Dr Eva Maria Hodel

Principal Investigator: Pharmacokinetic sub studies

I obtained my diploma in pharmaceutical sciences and the federal diploma for pharmacists from the University of Basel, Switzerland and then went on to do a PhD with Prof Blaise Genton and Prof Hans-Peter Beck at the Swiss Tropical and Public Health Institute at the University of Basel. My PhD research focussed on the effects of pharmacogenetics on pharmacokinetics of artemisinin-based drug combinations in malaria patients.
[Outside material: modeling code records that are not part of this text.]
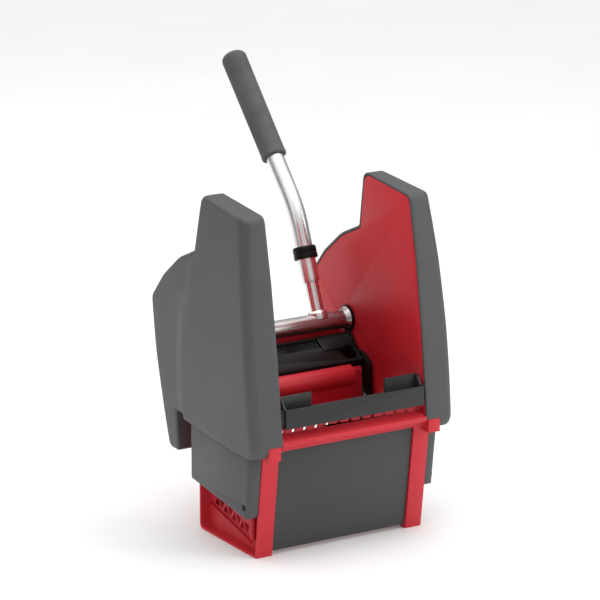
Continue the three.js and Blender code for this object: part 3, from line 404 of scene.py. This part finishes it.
def soft_rubber(name, colour, roughness=0.8):
    """Grip rubber: pebbled skin with rubbed patches."""
    kit = Nodes(name)
    pebbles = kit.noise(900.0, 2.0)
    rubbed = kit.ramp(kit.noise(16.0, 5.0, 0.65), 0.4, 0.66)
    base = kit.mix(rubbed, shade(colour, 0.85), shade(colour, 1.12))
    kit.link(base, kit.shader.inputs["Base Color"])
    kit.link(kit.ramp(rubbed, 0.0, 1.0, roughness, roughness - 0.16), kit.shader.inputs["Roughness"])
    fine = kit.bump(pebbles, 0.7, 0.00012)
    kit.link(kit.bump(kit.noise(45.0, 3.0), 0.3, 0.0005, under=fine), kit.shader.inputs["Normal"])
    return kit.material


RED = moulded_plastic(
    "red moulded plastic", (0.58, 0.02, 0.033), 0.48, grain=1100.0, depth=0.00003, worn=1.2, gloss=0.4,
)
GREY = moulded_plastic("grey moulded plastic", (0.07, 0.0725, 0.077), 0.48, worn=1.25, gloss=0.4)
PANEL = moulded_plastic("dark grey panel", (0.05, 0.052, 0.055), 0.52, grain=1700.0, worn=1.2, gloss=0.4)
CHARCOAL = moulded_plastic("charcoal bar plastic", (0.018, 0.0185, 0.019), 0.45, worn=1.4, gloss=0.4)
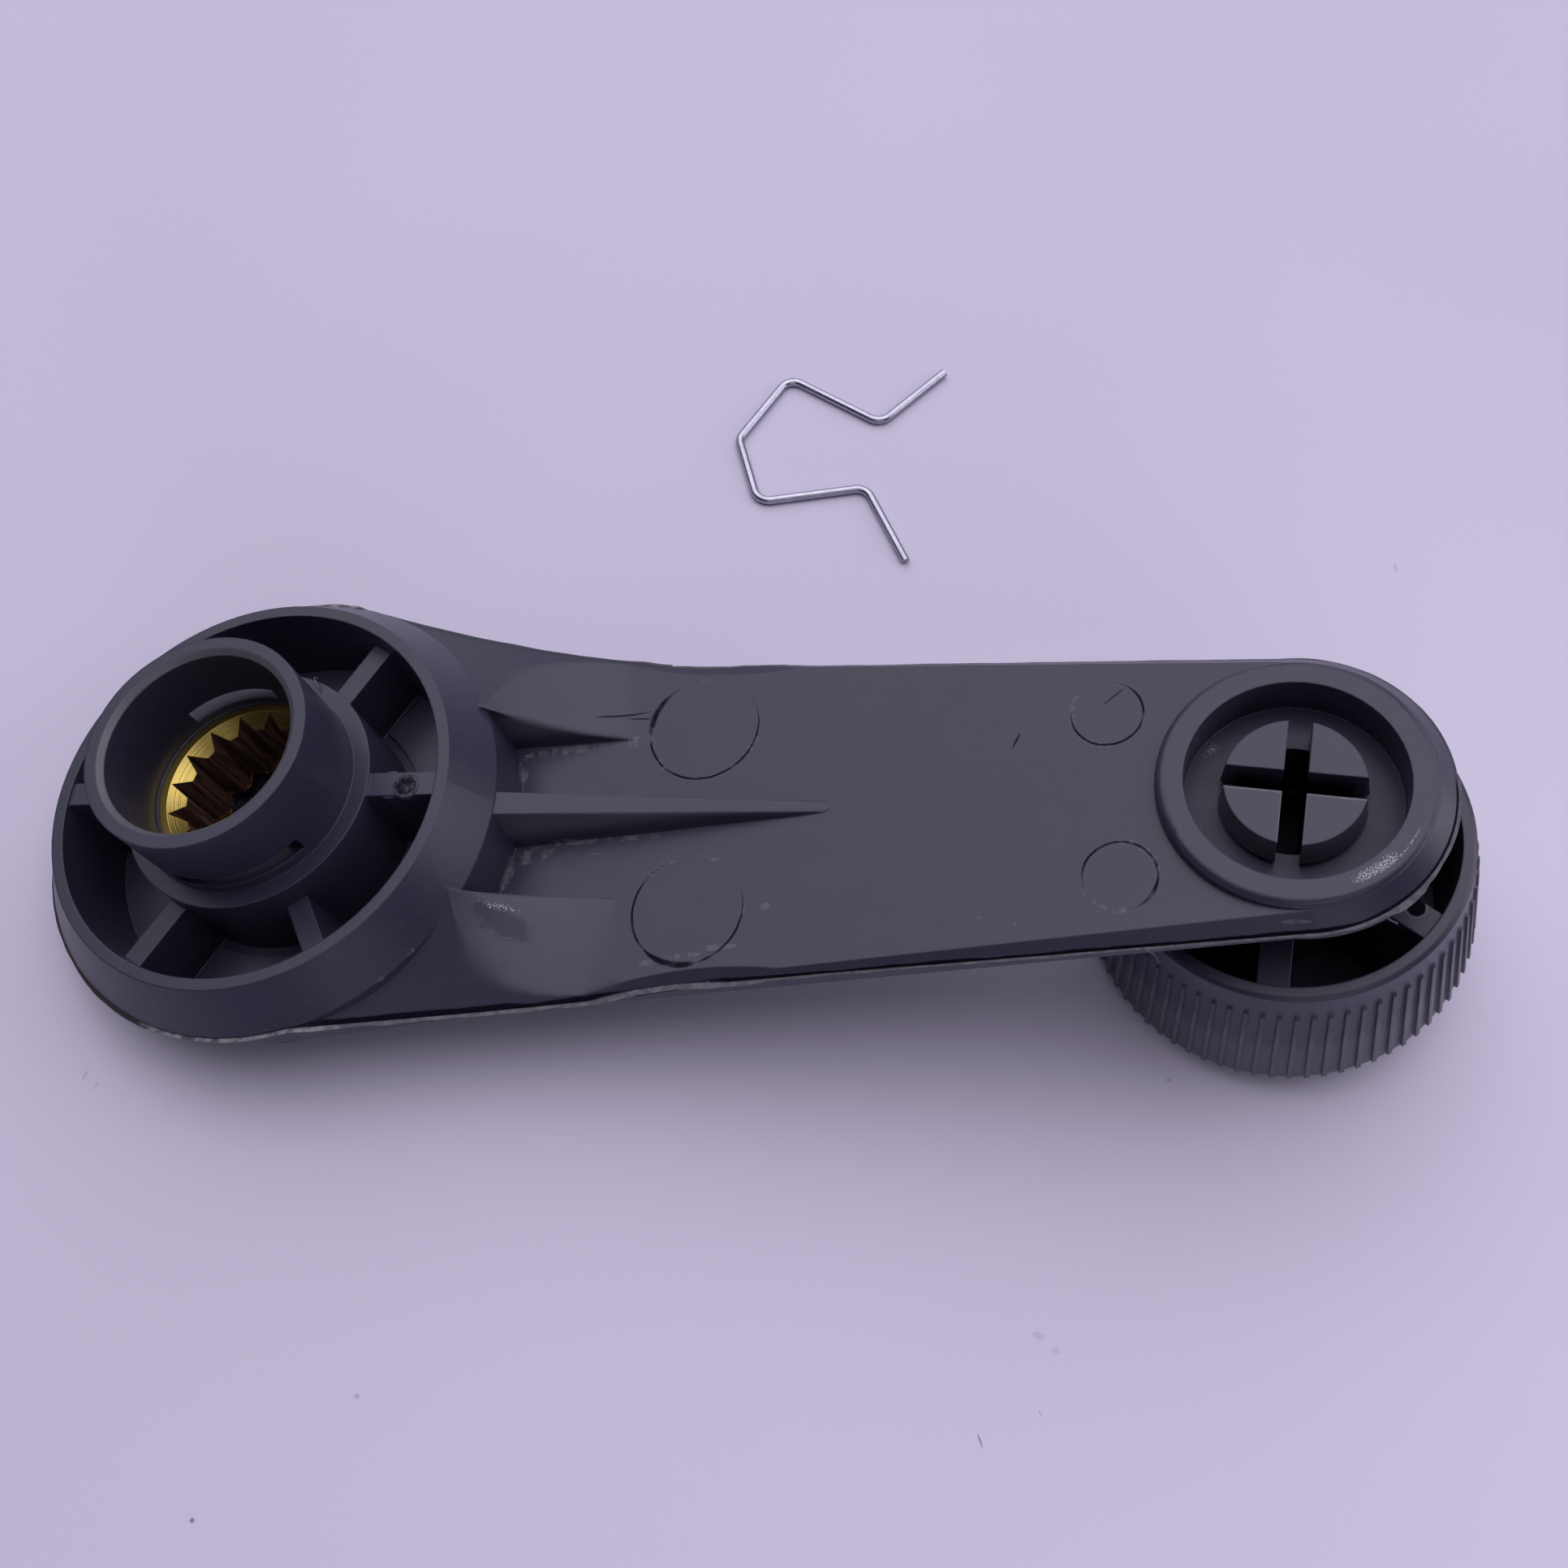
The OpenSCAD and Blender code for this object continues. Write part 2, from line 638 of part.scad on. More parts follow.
// The post that runs through the arm, with the barbed head that snaps over it.
module snap_post() {
    difference() {
        rotate_extrude() polygon([
            [0, knob_end_height + knob_floor - fuse], [post_radius, knob_end_height + knob_floor - fuse],
            [post_radius, post_top], [journal_radius, post_top], [journal_radius, head_base],
            [barb_radius - 0.3, head_base], [barb_radius, head_base + 0.4],
            [head_radius, head_height], [0, head_height]
        ]);
        for (turn = [0, 90]) rotate([0, 0, turn])
            translate([-barb_radius - 1, -cross_slot / 2, head_height - cross_depth])
                cube([2 * barb_radius + 2, cross_slot, cross_depth + 1]);
    }
}

module knob() {
    color(plastic) laid_down() at_knob() rotate([0, 0, knob_turn]) {
        knob_shell();
        ridges();
        knob_ribs();
        snap_post();
    }
}

// A bent wire through a list of corner points.
module bent_wire(points) {
    last = len(points) - 1;
    function heading(i) = atan2(points[i + 1].y - points[i].y, points[i + 1].x - points[i].x);
    function wrapped(a) = a > 180 ? a - 360 : a < -180 ? a + 360 : a;
    function turn(i) = i == 0 || i == last ? 0 : wrapped(heading(i) - heading(i - 1));
    function setback(i) = bend_radius * tan(abs(turn(i)) / 2);
    overlap = 0.08;
    for (i = [0 : last - 1]) translate([points[i].x, points[i].y, 0]) rotate([0, 0, heading(i)])
        translate([setback(i) - (i > 0 ? overlap : 0), 0, 0]) rotate([0, 90, 0])
            cylinder(norm(points[i + 1] - points[i]) - setback(i) - setback(i + 1)
                + (i > 0 ? overlap : 0) + (i < last - 1 ? overlap : 0), r = wire_radius, $fn = 48);
    for (i = [1 : last - 1]) translate([points[i].x, points[i].y, 0])
        rotate([0, 0, turn(i) > 0 ? heading(i - 1) : heading(i) + 180])
            translate([-setback(i), bend_radius, 0]) rotate([0, 0, -90])
                rotate_extrude(angle = abs(turn(i)), $fn = 96) translate([bend_radius, 0])
                    circle(wire_radius + bend_swell, $fn = 48);
}

module clip() {
    color(zinc) translate([clip_x, clip_y, bench + wire_radius]) rotate([0, 0, clip_turn]) bent_wire([
        [clip_mouth, clip_spread], [0, clip_neck], [-clip_shoulder, clip_half_width],
        [-clip_peak, clip_peak_shift], [-clip_shoulder, -clip_half_width], [0, -clip_neck],
        [clip_mouth, -clip_spread]
    ]);
}

arm();
insert();
knob();
clip();
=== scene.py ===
"""Window crank handle on a pale bench: looks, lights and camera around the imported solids."""

import math

import bmesh
import bpy
from mathutils import Matrix, Vector, noise
from mathutils.bvhtree import BVHTree


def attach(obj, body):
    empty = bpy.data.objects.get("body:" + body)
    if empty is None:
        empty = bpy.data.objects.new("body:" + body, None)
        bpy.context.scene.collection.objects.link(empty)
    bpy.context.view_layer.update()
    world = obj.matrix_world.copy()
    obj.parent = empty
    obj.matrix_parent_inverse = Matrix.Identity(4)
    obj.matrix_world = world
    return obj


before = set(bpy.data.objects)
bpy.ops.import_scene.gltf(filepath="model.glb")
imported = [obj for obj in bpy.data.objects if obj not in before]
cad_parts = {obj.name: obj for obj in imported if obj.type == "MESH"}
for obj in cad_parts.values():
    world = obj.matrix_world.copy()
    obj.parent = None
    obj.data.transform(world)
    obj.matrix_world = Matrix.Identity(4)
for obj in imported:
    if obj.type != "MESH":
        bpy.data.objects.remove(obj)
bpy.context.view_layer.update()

# The crank's own frame, in millimetres: z along the hub's axis, 0 at the knob end's lip, and x to the knob.
LIE = math.radians(12.188529)
BORE_MIDDLE = 9.85
KNOB_PLACE = 100.0
KNOB_AXIS = (KNOB_PLACE, 0.0, 0.0)
MM = 0.001
FLAT = (1.0, 1.0, 0.0)

# The arm's outline: the hub, the swept side, the straight side, and the round end at the knob.
HUB_RADIUS = 24.25
HUB_END = 4.6
SWEEP_CENTRE = (86.53, 427.58)
SWEEP_RADIUS = 412.0
SWEEP_END = 60.2
SIDE_TAPER = math.radians(3.66)
END_RADIUS = 13.75
END_START = KNOB_PLACE + 0.88

# The arm's flat back, and the parting line with its trim beside the hub.
BACK_SLOPE = math.tan(math.radians(3.78))
BACK_AT_HUB = -0.85 - KNOB_PLACE * BACK_SLOPE
PARTING_SLOPE = math.tan(math.radians(2.58))
PARTING_AT_KNOB = -2.63
PARTING_AT_HUB = -0.25
TRIM_START = 4.0
TRIM_END = 36.0
TRIM_CENTRE = (43.0, 58.0)
TRIM_RADIUS = 40.0
TRIM_BASE = -5.6
TRIM_LEAN = 1.9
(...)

I was involved in study protocol design; filing to ethics committees; data collection and study monitoring while based in Tanzania and Cambodia; data management; technology development (including a microarray-based system for the simultaneous analysis of single nucleotide polymorphisms in human genes involved in the metabolism of antimalarial drugs, i.e. cytochrome P450 isoenzymes and N-acetyltransferase 2, and a LC-tandem mass spectrometry assay for the simultaneous detection of 14 antimalarials and their metabolites in plasma); population pharmacokinetic modelling using a nonlinear mixed-effects modelling approach. Before joining the Liverpool School of Tropical Medicine (LSTM) I was working in one of the world's largest pharmaceutical companies as a Medical Scientific Liaison Manager in the therapeutic area of arthritis and bone.

When I first joined LSTM, I worked with Drs Ian Hastings, Anja Terlouw, Katherine Kay and Daniel Hayes, on a project funded by the Medical Research Council addressing the methodological question of how best to combine the available sources of pharmacokinetic and trial data on antimalarial drugs and use them to optimise drug deployment policies that produce robust, effective and sustainable drug dosing regimens. As Post-doctoral Research Associate in the group of Dr Anja Terlouw and the Associate Group Head Malaria Pharmaco-epidemiology at the Malawi-Liverpool-Wellcome Trust Clinical Research Programme (MLW), I was involved in several trials that aim at characterising the cardiac safety of antimalarial treatment when used in programmatic settings (ADJusT, ADAPT1, START-IPT, and STOPMiP). I also led a pooled individual patient safety analysis on antimalarial cardiac safety (IMPACT) with co-investigators from MLW, LSTM, the College of Medicine, the University of Cape Town, and the WorldWide Antimalarial Resistance Network.